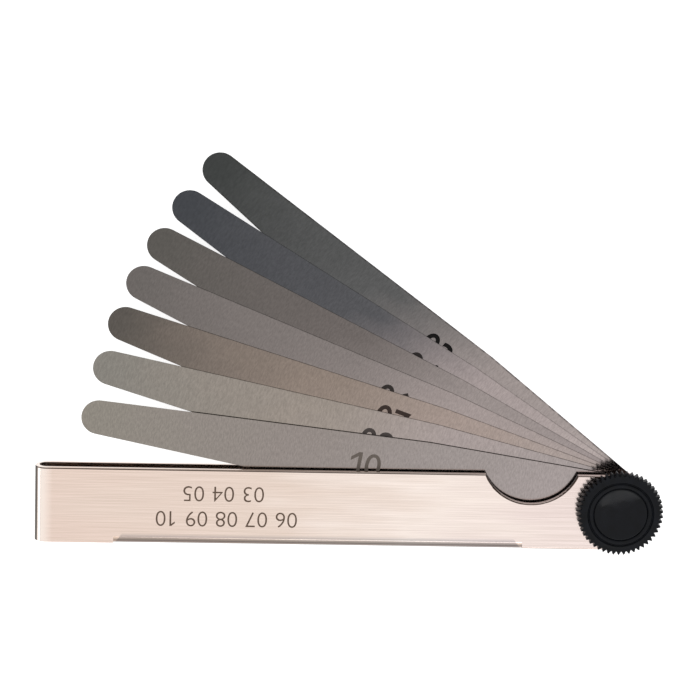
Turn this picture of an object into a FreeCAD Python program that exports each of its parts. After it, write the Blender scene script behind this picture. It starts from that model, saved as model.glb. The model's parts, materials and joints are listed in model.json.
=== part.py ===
"""Feeler gauge with a folded sheet case, eight tapered leaves and a knurled clamp knob.

The gauge lies flat. Z = 0 is the outer face of the screw head at the back, +Z points out of the
front plate towards the knob, and the pivot axis is X = Y = 0. The case reaches along -X, and the
leaves swing open from it towards +Y. All lengths are millimetres, all angles degrees.
"""
import FreeCAD, Part
import math
import os

import Sketcher

Vector = FreeCAD.Vector
UP = Vector(0, 0, 1)

# Driving dimensions. Each becomes a named cell of the sheet.
DIMENSIONS = {
    # leaves
    "leaf_length": 100.0,
    "leaf_width": 12.0,
    "leaf_parallel": 36.5,
    "leaf_tip_radius": 3.2,
    "leaf_gap": 0.08,
    "running_clearance": 0.05,
    # folded sheet case
    "sheet": 0.8,
    "case_gap": 2.6,
    "case_reach": 107.0,
    "case_top": 6.5,
    "case_height": 14.2,
    "case_end_shift": 0.6,
    "notch_centre": 16.3,
    "notch_radius": 9.2,
    "notch_floor": 0.95,
    "flange_start": 92.6,
    "flange_end": 17.6,
    "flange_bend": 1.6,
    "flange_stand": 0.25,
    "seam_gap": 0.05,
    "edge_roll": 0.3,
    # screw through the pivot
    "head_radius": 5.5,
    "head_height": 1.2,
    "head_chamfer": 0.3,
    "neck_side": 6.2,
    "journal_radius": 3.0,
    "thread_radius": 2.0,
    "thread_end": 7.3,
    # discs on the screw
    "spacer_radius": 5.8,
    "back_spacer_height": 0.6,
    "washer_radius": 5.6,
    "washer_height": 0.3,
    # clamp knob
    "boss_radius": 4.2,
    "boss_height": 0.3,
    "insert_radius": 3.1,
    "knob_radius": 7.9,
    "knob_height": 2.6,
    "knob_rear_chamfer": 0.35,
    "knob_crest_height": 1.85,
    "knob_shoulder_radius": 7.15,
    "knob_shoulder_height": 2.25,
    "knob_face_radius": 6.2,
    "knob_face_height": 2.45,
    "bead_outer_radius": 5.95,
    "bead_crest_radius": 5.45,
    "recess_radius": 4.9,
    "recess_floor": 1.6,
    "tooth_count": 50,
    "tooth_depth": 0.7,
    "tooth_open": 0.84,
    "cap_edge": 0.6,
    "cap_middle": 0.2,
    "fit_gap": 0.03,
}

# Leaf marks with their thickness and how far each stands open, from the back of the stack forward.
LEAVES = {
    "03": (0.03, 39.7),
    "04": (0.04, 34.5),
    "05": (0.05, 29.6),
    "06": (0.06, 24.9),
    "07": (0.07, 20.0),
    "08": (0.08, 14.9),
    "09": (0.09, 0.0),
    "10": (0.10, 9.3),
}

HORIZONTAL_AXIS = -1
VERTICAL_AXIS = -2
START = 1
END = 2
CENTRE = 3


class Size:
    """A number together with the sheet expression that gives it."""

    def __init__(self, value, text):
        self.value = value
        self.text = text

    def combine(self, other, sign, value):
        text = other.text if isinstance(other, Size) else str(other)
        return Size(value, f"({self.text} {sign} {text})")

    def __add__(self, other):
        return self.combine(other, "+", self.value + number(other))

    def __sub__(self, other):
        return self.combine(other, "-", self.value - number(other))

    def __mul__(self, other):
        return self.combine(other, "*", self.value * number(other))

    def __truediv__(self, other):
        return self.combine(other, "/", self.value / number(other))

    def __neg__(self):
        return Size(-self.value, f"(0 - {self.text})")


def number(item):
    return item.value if isinstance(item, Size) else item


def add_sheet(doc):
    """Write the driving dimensions into a sheet and return them by name as sizes."""
    sheet = doc.addObject("Spreadsheet::Sheet", "dims")
    cells = dict(DIMENSIONS)
    for mark, (thickness, opening) in LEAVES.items():
        cells[f"thickness_{mark}"] = thickness
        cells[f"opening_{mark}"] = opening
    for row, (name, value) in enumerate(cells.items(), start=1):
        sheet.set(f"A{row}", name)
        sheet.set(f"B{row}", str(value))
        sheet.setAlias(f"B{row}", name)
    doc.recompute()
    return {name: Size(value, f"dims.{name}") for name, value in cells.items()}


def bind(item, prop, size):
    item.setExpression(prop, size.text)


# Sketch helpers

def add_body(doc, name):
    body = doc.addObject("PartDesign::Body", name)
    body.Label = name
    return body


def add_sketch(body, name, plane, offset=None):
    """A sketch on one of the body's own origin planes, moved along its normal by offset."""
    sketch = body.newObject("Sketcher::SketchObject", name)
    support = [feature for feature in body.Origin.OriginFeatures if feature.Role == plane]
    sketch.AttachmentSupport = (support[0], [""])
    sketch.MapMode = "FlatFace"
    if offset is not None:
        bind(sketch, "AttachmentOffset.Base.z", offset)
    return sketch


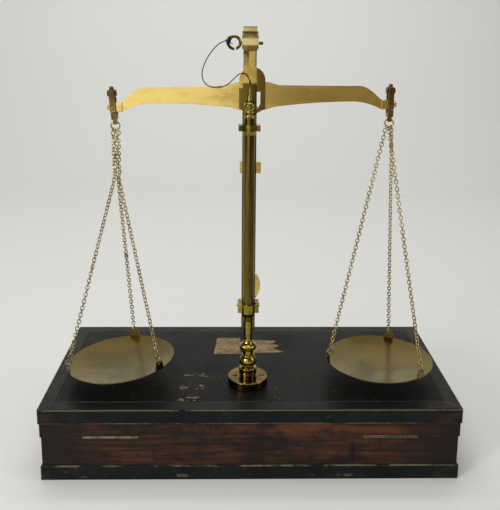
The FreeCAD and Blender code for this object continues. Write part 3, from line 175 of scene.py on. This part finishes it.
class Shader:
    """A Principled material with short names for the nodes that its colour and roughness are made of."""

    def __init__(self, name):
        self.material = bpy.data.materials.new(name)
        self.material.use_nodes = True
        self.tree = self.material.node_tree
        self.main = self.tree.nodes["Principled BSDF"]
        self.place = self.tree.nodes.new("ShaderNodeTexCoord").outputs["Object"]

    def link(self, source, target):
        self.tree.links.new(source, target)

    def stretched(self, factors):
        node = self.tree.nodes.new("ShaderNodeVectorMath")
        node.operation = "MULTIPLY"
        self.link(self.place, node.inputs[0])
        node.inputs[1].default_value = factors
        return node.outputs[0]

    def noise(self, scale, detail, stretch=EVEN, roughness=0.55, distortion=0.0):
        node = self.tree.nodes.new("ShaderNodeTexNoise")
        self.link(self.stretched(stretch), node.inputs["Vector"])
        node.inputs["Scale"].default_value = scale
        node.inputs["Detail"].default_value = detail
        node.inputs["Roughness"].default_value = roughness
        node.inputs["Distortion"].default_value = distortion
        return node.outputs["Fac"]

    def cells(self, scale):
        """Distance to the nearest of many scattered points."""
        node = self.tree.nodes.new("ShaderNodeTexVoronoi")
        self.link(self.place, node.inputs["Vector"])
        node.inputs["Scale"].default_value = scale
        return node.outputs["Distance"]

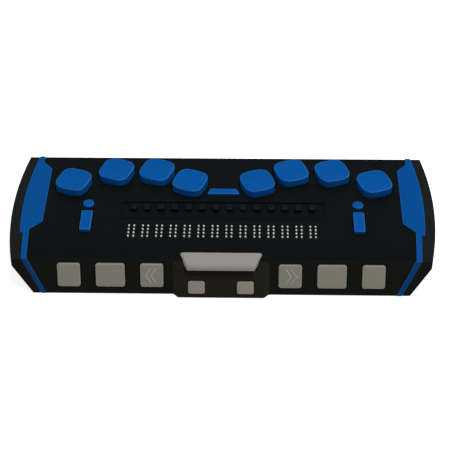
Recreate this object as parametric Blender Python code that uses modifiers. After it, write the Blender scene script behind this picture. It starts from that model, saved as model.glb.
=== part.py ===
"""Refreshable braille display: a slim desk-top case with fourteen eight-dot cells.

Metres, +Z up, +X to the reader's right, +Y away from the reader. The origin is the middle of the
bounding box, on the surface that the feet stand on.
"""

import bpy
import bmesh
from math import atan2, cos, pi, radians, sin, sqrt, tan
from mathutils import Matrix, Vector

# Shared clearances
SEAT_GAP = 0.0003
SLIDE_GAP = 0.00032
ROCK_GAP = 0.00055
OVERRUN = 0.0060
WELD_DISTANCE = 0.000001

# Case walls and heights
WALL = 0.0020
FOOT_HEIGHT = 0.0010
BODY_HEIGHT = 0.0164
PLATE_RECESS = 0.0002
PLATE_THICKNESS = 0.0012

# Side walls: a barrel curve in plan, an upright band under the deck, then a slope inwards
SIDE_BULGE = 0.0036
SIDE_BAND = 0.0030
SIDE_INSET = 0.0098
SIDE_BORDER = 0.0047
SIDE_FACETS = 10

# Front: a gently falling band, a raked face and a faceted nose in the middle
BAND_DEPTH = 0.0113
BAND_DROP = 0.0009
FRONT_RAKE = 0.0048
NOSE_REACH = 0.0028
NOSE_FOOT_HALF = 0.0194
NOSE_ROOT_HALF = 0.0220
NOSE_TOP_HALF = 0.0160
NOSE_TOP_SHARE = 0.62
NOSE_TOP_REACH_SHARE = 0.70
NOSE_ROOT_DROP = 0.0003
NOSE_ROOT_DEPTH = 0.0012

# Reading line: fourteen cells of two by four pins
CELL_COUNT = 14
CELL_PITCH = 0.0064
PIN_PITCH = 0.0024
PIN_ROWS = 4
PIN_SIDES = 6
PIN_RADIUS = 0.00050
PIN_RISE = 0.0007
PIN_DOME = 0.00026
PIN_HOLE_RADIUS = 0.00086
COVER_THICKNESS = 0.0010
COVER_SIDE_MARGIN = 0.0030
COVER_DEPTH = 0.0163
COVER_SETBACK = 0.0005
COVER_LEDGE = 0.0010
COVER_CORNER = 0.0004
DOT_SETBACK = 0.0069

# Piezo reeds behind the pins, and the block that clamps them
REED_SPAN = 0.0360
REED_WIDTH = 0.0018
REED_THICKNESS = 0.0006
REED_TIP = 0.0009
REED_SINK = 0.0011
CLAMP_WIDTH = 0.0048
CLAMP_FRONT = 0.0038
CLAMP_BACK = 0.0046

# Cursor router row, in a shallow recess behind the reading line
ROUTER_STRIP = 0.0054
ROUTER_LENGTH = 0.0054
ROUTER_GAP = 0.0007
ROUTER_RECESS = 0.0006
ROUTER_PROUD = 0.0005
ROUTER_BACK_MARGIN = 0.0010
ROUTER_TRAVEL = 0.0006
ROUTER_SCOOP_RADIUS = 0.0013
ROUTER_SCOOP_DEPTH = 0.0004
ROUTER_SCOOP_SIDES = 8
RECESS_CORNER = 0.0025

# Braille keys: rounded squares, turned towards the middle of the case
KEY_WIDTH = 0.0159
KEY_DEPTH = 0.0166
KEY_SQUARENESS = 3.2
KEY_REACH_SHARE = 1.06
KEY_SIDES = 24
KEY_TURN = radians(20)
KEY_PROUD = 0.0029
KEY_TRAVEL = 0.0015
KEY_EDGE = 0.0006
KEY_MIDDLE_GAP = 0.0160
KEY_GAPS = (0.0021, 0.0035, 0.0054)
KEY_ROW_STEP = 0.0079
KEY_FRONT_GAP = 0.0039
KEY_BACK_GAP = 0.0037
KEY_TRIM_GAP = 0.0038
KEY_EAR_WIDTH = 0.0040

# Retaining lips under the deck and behind the front face
LIP = 0.0008
LIP_THICKNESS = 0.0009

# Menu button between the middle keys
MENU_BACK_HALF = 0.00605
MENU_FRONT_HALF = 0.00765
MENU_DEPTH = 0.0037
MENU_SETBACK = 0.0049
MENU_PROUD = 0.0010
MENU_TRAVEL = 0.0007
MENU_CORNER = 0.0003

# Navigation buttons and rockers beside the reading line
NAV_MARGIN = 0.0124
NAV_WIDTH = 0.0053
NAV_ROCKER_LENGTH = 0.0139
NAV_ROCKER_PROUD = 0.0014
NAV_ROCKER_OFFSET = 0.0060
NAV_CORNER = 0.0006
NAV_BUTTON_RADIUS = 0.00265
NAV_BUTTON_SIDES = 16
NAV_BUTTON_PROUD = 0.0010
NAV_BUTTON_TRAVEL = 0.0007
NAV_BUTTON_GAP = 0.0030
ROCK_ANGLE = radians(4)
TRUNNION_RADIUS = 0.0006
TRUNNION_SIDES = 8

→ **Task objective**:
Take the lines from the first line of the records through the line holding "knurled clamp knob.", both included, and please reproduce them exactly with nothing added.

→ **Exercise solution**:
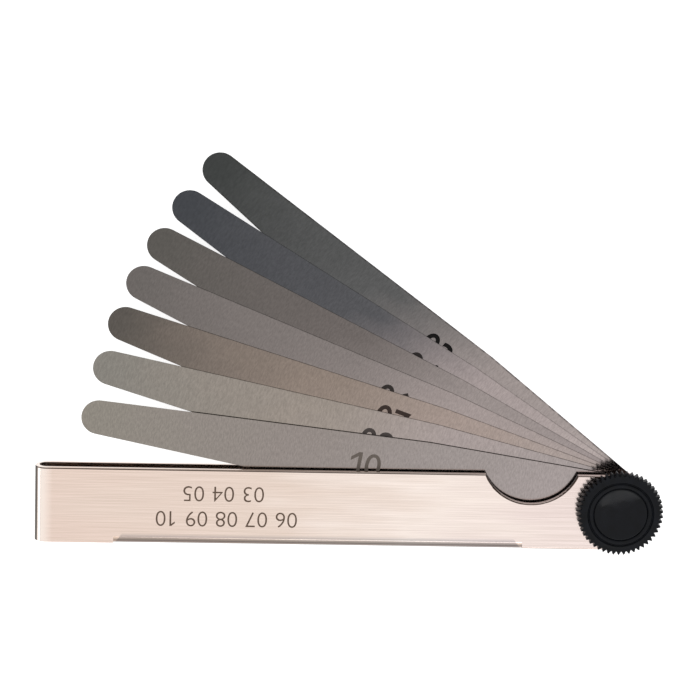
Turn this picture of an object into a FreeCAD Python program that exports each of its parts. After it, write the Blender scene script behind this picture. It starts from that model, saved as model.glb. The model's parts, materials and joints are listed in model.json.
=== part.py ===
"""Feeler gauge with a folded sheet case, eight tapered leaves and a knurled clamp knob.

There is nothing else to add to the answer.